* Set problem *
Using the material below, work out how many lines contain the word "down". Reply with the number and nothing more.

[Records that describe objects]
——

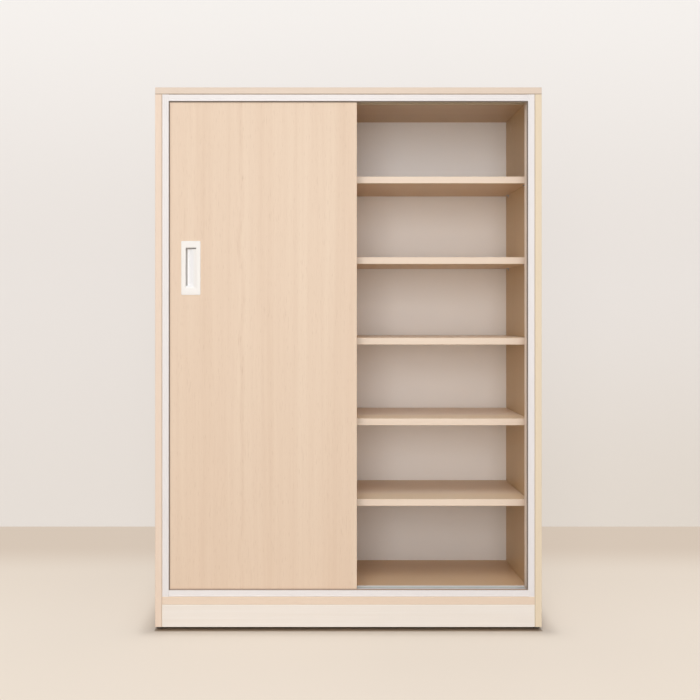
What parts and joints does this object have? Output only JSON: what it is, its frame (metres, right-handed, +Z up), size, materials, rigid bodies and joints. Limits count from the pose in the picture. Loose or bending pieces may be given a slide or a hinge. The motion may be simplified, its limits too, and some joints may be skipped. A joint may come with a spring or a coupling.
{
  "type": "sliding door cabinet",
  "caption": "Tall cupboard with two sliding doors in a white frame, flush pulls, and shelves either side of a centre divider.",
  "frame": {"origin": "on the floor, at the middle of the cabinet's width and depth", "axes": "+X to the viewer's right when facing the doors, +Y from the front to the back, +Z up"},
  "size_m": [1, 0.4, 1.406],
  "materials": {
    "oak_board": "light oak-grained board, satin",
    "pale_board": "paler grained board, satin",
    "white_board": "white coated hardboard, matt",
    "white_frame": "white powder coat on an extruded section",
    "white_plastic": "moulded, satin",
    "oak_plastic": "moulded caps in the tone of the boards",
    "nylon": "moulded nylon",
    "bright_steel": "zinc plated",
    "rubber": "soft grey rubber",
    "dark_plastic": "moulded, matt",
    "beech": "plain beech, fluted"
  },
  "bodies": {
    "case": {"back_panel": "white_board", "bottom_panel": "oak_board", "bottom_track": "white_frame", "cam_bolts": "bright_steel", "cam_cover_caps": "oak_plastic", "cam_locks": "bright_steel", "centre_divider": "oak_board", "door_bumpers": "rubber", "dust_seal_bottom": "rubber", "dust_seal_left": "rubber", "dust_seal_right": "rubber", "dust_seal_top": "rubber", "floor_feet": "dark_plastic", "foot_screws": "bright_steel", "frame_screws": "bright_steel", "jamb_left": "white_frame", "jamb_right": "white_frame", "plinth_brace": "oak_board", "plinth_front": "pale_board", "plinth_rear": "pale_board", "shelf_left_1": "oak_board", "shelf_left_2": "oak_board", "shelf_left_3": "oak_board", "shelf_left_4": "oak_board", "shelf_left_5": "oak_board", "shelf_pins": "bright_steel", "shelf_right_1": "oak_board", "shelf_right_2": "oak_board", "shelf_right_3": "oak_board", "shelf_right_4": "oak_board", "shelf_right_5": "oak_board", "side_panel_left": "oak_board", "side_panel_right": "oak_board", "top_panel": "oak_board", "top_track": "white_frame", "wood_dowels": "beech"},
    "front_door": {"front_door_edging": "oak_board", "front_door_panel": "oak_board", "front_door_pull": "white_plastic", "front_door_roller_housing_left": "nylon", "front_door_roller_housing_right": "nylon", "front_door_screws": "bright_steel", "front_door_top_guides": "nylon", "front_door_wheel_axles": "bright_steel"},
    "front_door_wheel_left": {"front_door_wheel_left": "nylon"},
    "front_door_wheel_right": {"front_door_wheel_right": "nylon"},
    "rear_door": {"rear_door_edging": "oak_board", "rear_door_panel": "oak_board", "rear_door_pull": "white_plastic", "rear_door_roller_housing_left": "nylon", "rear_door_roller_housing_right": "nylon", "rear_door_screws": "bright_steel", "rear_door_top_guides": "nylon", "rear_door_wheel_axles": "bright_steel"},
    "rear_door_wheel_left": {"rear_door_wheel_left": "nylon"},
    "rear_door_wheel_right": {"rear_door_wheel_right": "nylon"}
  },
  "joints": [
    {"name": "front_door_slide", "type": "slide", "parent": "case", "child": "front_door", "axis": [1, 0, 0], "range_m": [0, 0.454]},
    {"name": "front_door_wheel_left_spin", "type": "hinge", "parent": "front_door", "child": "front_door_wheel_left", "pos_m": [-0.416, -0.187, 0.1003], "axis": [0, 1, 0], "continuous": true},
    {"name": "front_door_wheel_right_spin", "type": "hinge", "parent": "front_door", "child": "front_door_wheel_right", "pos_m": [-0.038, -0.187, 0.1003], "axis": [0, 1, 0], "continuous": true},
    {"name": "rear_door_slide", "type": "slide", "parent": "case", "child": "rear_door", "axis": [1, 0, 0], "range_m": [0, 0.454]},
    {"name": "rear_door_wheel_left_spin", "type": "hinge", "parent": "rear_door", "child": "rear_door_wheel_left", "pos_m": [-0.416, -0.165, 0.1003], "axis": [0, 1, 0], "continuous": true},
    {"name": "rear_door_wheel_right_spin", "type": "hinge", "parent": "rear_door", "child": "rear_door_wheel_right", "pos_m": [-0.038, -0.165, 0.1003], "axis": [0, 1, 0], "continuous": true}
  ],
  "couplings": [
    {"joint": "front_door_wheel_left_spin", "follows": "front_door_slide", "rad_per_m": 100},
    {"joint": "front_door_wheel_right_spin", "follows": "front_door_slide", "rad_per_m": 100},
    {"joint": "rear_door_wheel_left_spin", "follows": "rear_door_slide", "rad_per_m": 100},
    {"joint": "rear_door_wheel_right_spin", "follows": "rear_door_slide", "rad_per_m": 100}
  ]
}
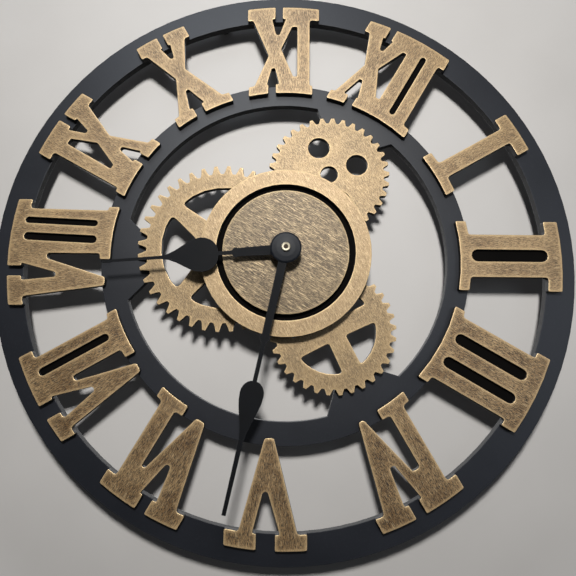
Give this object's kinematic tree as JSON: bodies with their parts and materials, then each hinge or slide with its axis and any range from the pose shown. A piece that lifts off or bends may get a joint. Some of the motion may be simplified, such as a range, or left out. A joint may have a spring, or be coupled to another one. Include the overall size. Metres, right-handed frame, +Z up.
{
  "type": "gear wall clock",
  "caption": "Skeleton wall clock: two black rings tied by gold Roman numerals, ornamental gears round a gold centre, spade hands and a battery movement.",
  "frame": {"origin": "the hang point: the centre of the hanging loop's hole, in the plane of the wall", "axes": "+Z up towards twelve o'clock, +X towards three o'clock, +Y into the wall; the dial faces -Y"},
  "size_m": [0.4, 0.0414, 0.4],
  "materials": {
    "charcoal_board": "matt charcoal paint on cut fibreboard",
    "gold_board": "brushed antique gold paint on cut fibreboard",
    "hand_black": "satin black enamel",
    "brass": "turned brass",
    "steel": "plated",
    "rubber": "matt",
    "case_plastic": "fine texture",
    "acetal": "smooth",
    "board_green": "solder mask",
    "cell": "plain printed sleeve"
  },
  "bodies": {
    "clock": {"outer_ring": "charcoal_board", "inner_ring": "charcoal_board", "backing_disc": "charcoal_board", "left_gear": "gold_board", "top_gear": "gold_board", "right_gear": "gold_board", "trim_ring": "gold_board", "centre_disc": "gold_board", "post_washer": "steel", "post_nut": "brass", "movement_case": "case_plastic", "movement_cover": "case_plastic", "threaded_post": "brass", "rubber_seal": "rubber", "drive_block": "acetal", "circuit_board": "board_green", "contact_plus": "steel", "contact_minus": "steel", "numeral_1": "gold_board", "numeral_2": "gold_board", "numeral_3": "gold_board", "numeral_4": "gold_board", "numeral_5": "gold_board", "numeral_6": "gold_board", "numeral_7": "gold_board", "numeral_8": "gold_board", "numeral_9": "gold_board", "numeral_10": "gold_board", "numeral_11": "gold_board", "numeral_12": "gold_board", "wall_pad_1": "rubber", "wall_pad_2": "rubber", "wall_pad_3": "rubber", "wall_pad_4": "rubber"},
    "minute_train": {"minute_hand": "hand_black", "hand_cap": "hand_black", "open_nut": "brass", "minute_arbor": "brass"},
    "hour_train": {"hour_hand": "hand_black", "hour_wheel": "acetal"},
    "motion_wheel": {"minute_wheel": "acetal"},
    "setting": {"set_knob": "acetal"},
    "seconds": {"seconds_arbor": "steel"},
    "cell": {"battery": "cell"}
  },
  "joints": [
    {"name": "minute_turn", "type": "hinge", "parent": "clock", "child": "minute_train", "pos_m": [0, -0.03, -0.036], "axis": [0, 1, 0], "continuous": true},
    {"name": "hour_turn", "type": "hinge", "parent": "clock", "child": "hour_train", "pos_m": [0, -0.03, -0.036], "axis": [0, 1, 0], "continuous": true},
    {"name": "motion_turn", "type": "hinge", "parent": "clock", "child": "motion_wheel", "pos_m": [0, -0.015, -0.026], "axis": [0, 1, 0], "continuous": true},
    {"name": "knob_turn", "type": "hinge", "parent": "clock", "child": "setting", "pos_m": [-0.01, -0.004, -0.026], "axis": [0, 1, 0], "continuous": true},
    {"name": "seconds_turn", "type": "hinge", "parent": "clock", "child": "seconds", "pos_m": [0, -0.03, -0.036], "axis": [0, 1, 0], "continuous": true},
    {"name": "cell_slide", "type": "slide", "parent": "clock", "child": "cell", "axis": [0, 1, 0], "range_m": [0, 0.02]}
  ],
  "couplings": [
    {"joint": "hour_turn", "follows": "minute_turn", "ratio": 0.083333},
    {"joint": "motion_turn", "follows": "minute_turn", "ratio": -0.33333},
    {"joint": "knob_turn", "follows": "minute_turn", "ratio": 1},
    {"joint": "seconds_turn", "follows": "minute_turn", "ratio": 60}
  ]
}
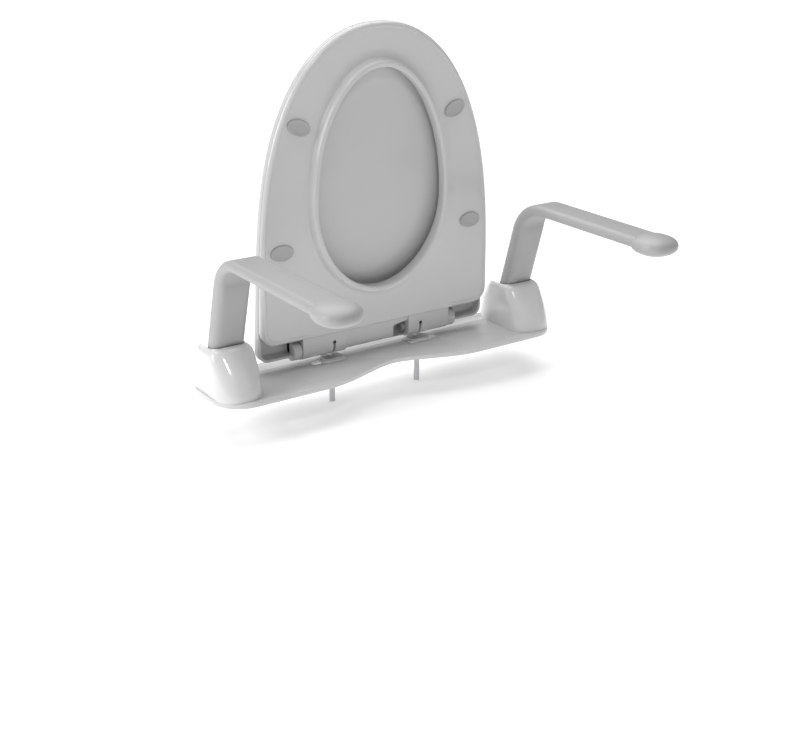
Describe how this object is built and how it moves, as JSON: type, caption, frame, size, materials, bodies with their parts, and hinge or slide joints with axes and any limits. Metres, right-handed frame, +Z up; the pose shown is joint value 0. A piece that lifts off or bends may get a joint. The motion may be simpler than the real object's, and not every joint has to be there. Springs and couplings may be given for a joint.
{
  "type": "toilet safety frame",
  "caption": "Toilet safety frame: plate clamped under the seat hinges, folding armrests in domed sockets, raised seat ring and lid.",
  "frame": {"origin": "midway between the two bowl bolts, on the mounting plate's underside", "axes": "+X across the bowl, -Y towards the bowl's front, +Z up; seat and lid raised, armrests down"},
  "size_m": [0.534, 0.3543, 0.5011],
  "materials": {
    "plate": "gloss white",
    "dome": "gloss white",
    "seat": "gloss white, moulded",
    "lid": "gloss white, moulded",
    "sleeve": "satin grey",
    "knob": "satin light grey",
    "washer": "white",
    "post": "satin stainless",
    "steel": "zinc plated",
    "spring": "spring steel",
    "bush": "natural acetal",
    "damper": "natural acetal",
    "button": "satin grey",
    "buffer": "soft grey",
    "pad": "black"
  },
  "bodies": {
    "frame": {"mounting_plate": "plate", "plate_pads": "pad", "slot_washers": "washer", "dome_left": "dome", "dome_right": "dome", "dome_screws": "steel", "pivot_bracket_left": "steel", "pivot_bracket_right": "steel", "bracket_screws": "steel", "pivot_pin_left": "steel", "pivot_pin_right": "steel", "pivot_circlips": "steel", "stop_pins_left": "steel", "stop_pins_right": "steel", "hinge_post_left": "post", "hinge_post_right": "post", "hinge_pin_left": "steel", "hinge_pin_right": "steel", "bowl_bolt_left": "steel", "bowl_bolt_right": "steel"},
    "arm_left": {"arm_core_left": "steel", "arm_sleeve_left": "sleeve", "pivot_bushes_left": "bush", "end_knob_left": "knob", "sleeve_screw_left": "steel"},
    "arm_right": {"arm_core_right": "steel", "arm_sleeve_right": "sleeve", "pivot_bushes_right": "bush", "end_knob_right": "knob", "sleeve_screw_right": "steel"},
    "seat": {"seat_ring": "seat", "seat_buffers": "buffer", "damper_left": "damper", "damper_right": "damper", "button_spring": "spring"},
    "lid": {"lid": "lid", "lid_buffers": "buffer"},
    "button": {"release_button": "button"}
  },
  "joints": [
    {"name": "seat_hinge", "type": "hinge", "parent": "frame", "child": "seat", "pos_m": [0, 0.005, 0.0281], "axis": [1, 0, 0], "range_deg": [0, 91.3]},
    {"name": "lid_hinge", "type": "hinge", "parent": "seat", "child": "lid", "pos_m": [0, 0.005, 0.0281], "axis": [1, 0, 0], "range_deg": [-91.3, 0]},
    {"name": "arm_left_fold", "type": "hinge", "parent": "frame", "child": "arm_left", "pos_m": [-0.233, -0.00194, 0.026], "axis": [-1, 0, 0], "range_deg": [0, 90]},
    {"name": "arm_right_fold", "type": "hinge", "parent": "frame", "child": "arm_right", "pos_m": [0.233, -0.00194, 0.026], "axis": [-1, 0, 0], "range_deg": [0, 90]},
    {"name": "button_press", "type": "slide", "parent": "seat", "child": "button", "axis": [1, 0, 0], "range_m": [0, 0.003], "stiffness_N_per_m": 600, "springref_m": -0.002, "deforming": ["button_spring"]}
  ]
}
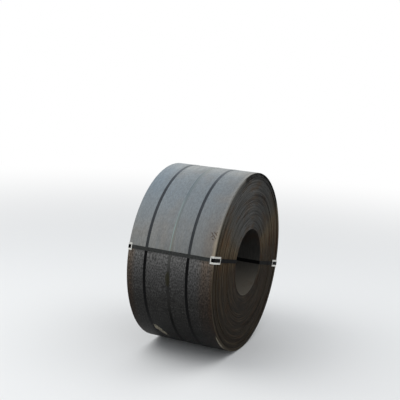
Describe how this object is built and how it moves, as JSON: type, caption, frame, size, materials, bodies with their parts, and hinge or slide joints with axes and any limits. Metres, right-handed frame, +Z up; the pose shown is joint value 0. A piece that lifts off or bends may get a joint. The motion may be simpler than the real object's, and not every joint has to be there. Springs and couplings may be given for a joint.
{
  "type": "steel coil",
  "caption": "Coil of hot-rolled steel strip lying on its barrel, with an open bore, bound by flat steel straps around the barrel and through the bore, with rim guards and crimped seals.",
  "frame": {"origin": "on the floor under the coil's centre", "axes": "+X along the bore to the coil's right end, +Y away from the front, +Z up"},
  "size_m": [1.0166, 2.0525, 2.0524],
  "materials": {
    "mill_scale_steel": "satin",
    "bare_strap": "satin",
    "black_strap": "semi-gloss",
    "guard_plate": "matt",
    "bare_seal": "satin",
    "black_seal": "semi-gloss"
  },
  "bodies": {
    "root": {"coil": "mill_scale_steel", "ring_strap_middle": "bare_strap", "ring_strap_left": "black_strap", "ring_strap_right": "black_strap", "eye_strap_front": "black_strap", "eye_strap_back": "black_strap", "rim_guard_front_left": "guard_plate", "rim_guard_front_right": "guard_plate", "rim_guard_back_left": "guard_plate", "rim_guard_back_right": "guard_plate", "seal_ring_middle": "bare_seal", "seal_ring_left": "black_seal", "seal_ring_right": "black_seal", "seal_eye_front": "black_seal", "seal_eye_back": "black_seal"}
  },
  "joints": []
}
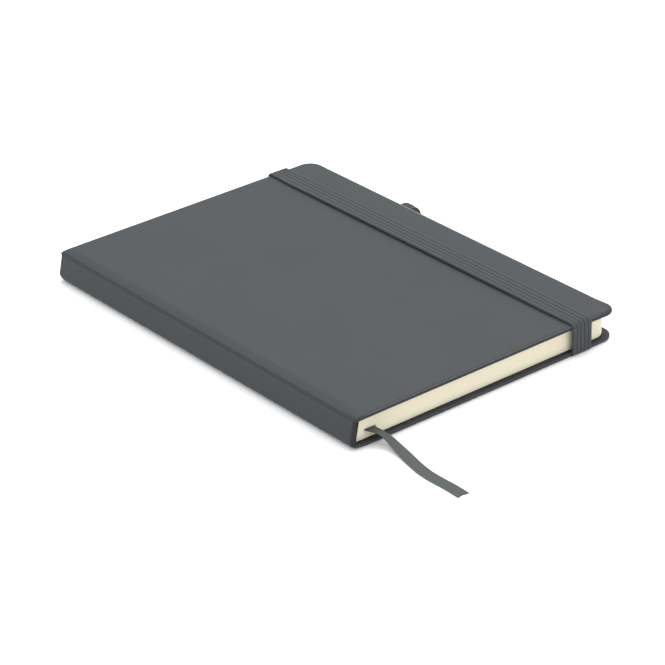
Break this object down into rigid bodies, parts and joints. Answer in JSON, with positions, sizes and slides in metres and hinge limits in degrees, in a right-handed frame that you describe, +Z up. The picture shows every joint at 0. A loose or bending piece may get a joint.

——

* Correct output *
2